I am developing a library to measure duration of kernel for LLM training.
I am recording start event in main thread, launch kernel via cudaLaunchKernelExC, and record end event, then push (start, end) to background thread. Background thread will handle events, and return to memory pool of events.

I have found that the latency of cudaEventRecord/cudaLaunchKernelExC has huge variance. cudaLaunchKernelExC is from 5us~500us, the slow cudaEventRecord/cudaLaunchKernelExC are from nccl background thread.

This image describe the latency of start/end event record in microseconds and latency of pushing event to working queue.

Does cpu context switch or other influence cudaEventRecord/cudaLaunchKernelExC on host side?
How can i reduce the variance of cuda host function?
Thanks.

Could you also state your testing environment, please: GPU, operating system, driver mode? Screen connected to same GPU?
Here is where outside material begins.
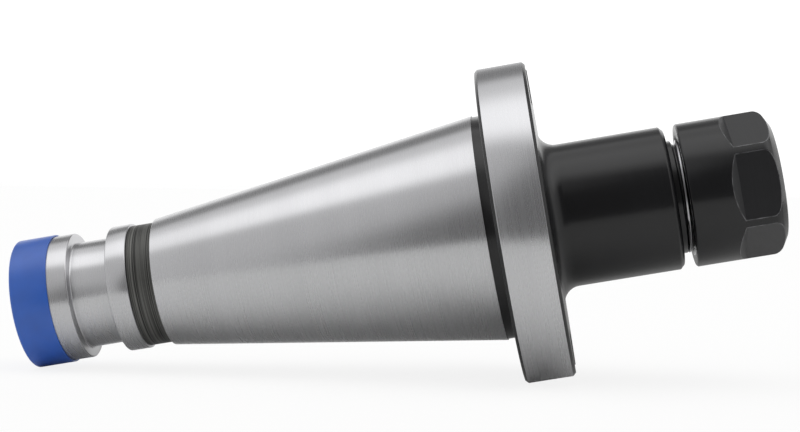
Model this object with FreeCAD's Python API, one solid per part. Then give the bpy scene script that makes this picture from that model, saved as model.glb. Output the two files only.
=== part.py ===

Also a comparison to the results shown by Nsight Systems for running those kernels?

Thanks for your reply.
The env is

  1. cuda: 12.1(cuda-compat)
  2. gpu: A100-SXM4 * 8
  3. os: centos7
  4. driver: 470.82.01
  5. driver mode: Persistence-Mode
  6. Screen connected: no
  7. cpu: 2x 8369B, 128 logic core
  8. system load: < 20

Other env set.

I am using Megatron-LM, the slow cudaEventRecord/cudaLaunchKernelExC are NCCL operations, and there are in nccl background thread. Once i remove it, all cudaEventRecord/cudaLaunchKernelExC running good.

Could Nsight Systems can capture the duration of cudaEventRecord/cudaLaunchKernelExC? I just use std::chrono::high_resolution_clock::now() to get the duration for cudaEventRecord/cudaLaunchKernelExC

And does performance of cudaEventRecord/cudaLaunchKernelExC are affected by gpu load? Or other somethings?

In a multithreading/multi-process situation, it is typical behavior that the time cost of various CUDA API calls is variable. The general indication of this possibility is given here:

Any CUDA API call may block or synchronize for various reasons such as contention for or unavailability of internal resources. Such behavior is subject to change and undocumented behavior should not be relied upon.

You could measure the kernel running time on device side to get rid of the blocking/synchronization issue:

If you have access to the kernel source code, the kernels themselves could write three values per block: the SM they were running one, the start and end time from the clock() function. It returns a per-SM time counter.

Thanks.

So since the behavior is undocumented, is there any way to reduce the variance of cuda api call? Maybe separate cuda event objects to each thread locally?

Thanks for your advise.

I am developing a LD_PRELOAD library, so i can not modify the source.

I’m not aware of any methods to do so. The usual advice I offer if this is really important is to launch all CUDA activity from a single thread. Not applicable here. Alternatively, launch the CUDA activity in such a way temporally that only one thread is launching work at a given time.

Thanks.

And another problem, in Megatrom-LM, it sets CUDA_DEVICE_MAX_CONNECTIONS=1, this limit the working queue which bridging cpu and gpu side. Does CUDA_DEVICE_MAX_CONNECTIONS=1 may enlarge the overhead of CUDA api on host in multithreading?

CUDA_DEVICE_MAX_CONNECTIONS is described in the programming guide. It refers to the number of hardware channels that will be used to communicate to the CPU, which also affects stream behavior. I’m not aware of it having any impact on the CUDA API overhead in any situation, but it may definitely impact the behavior of multi-stream CUDA applications in terms of work scheduling.

This topic was automatically closed 14 days after the last reply. New replies are no longer allowed.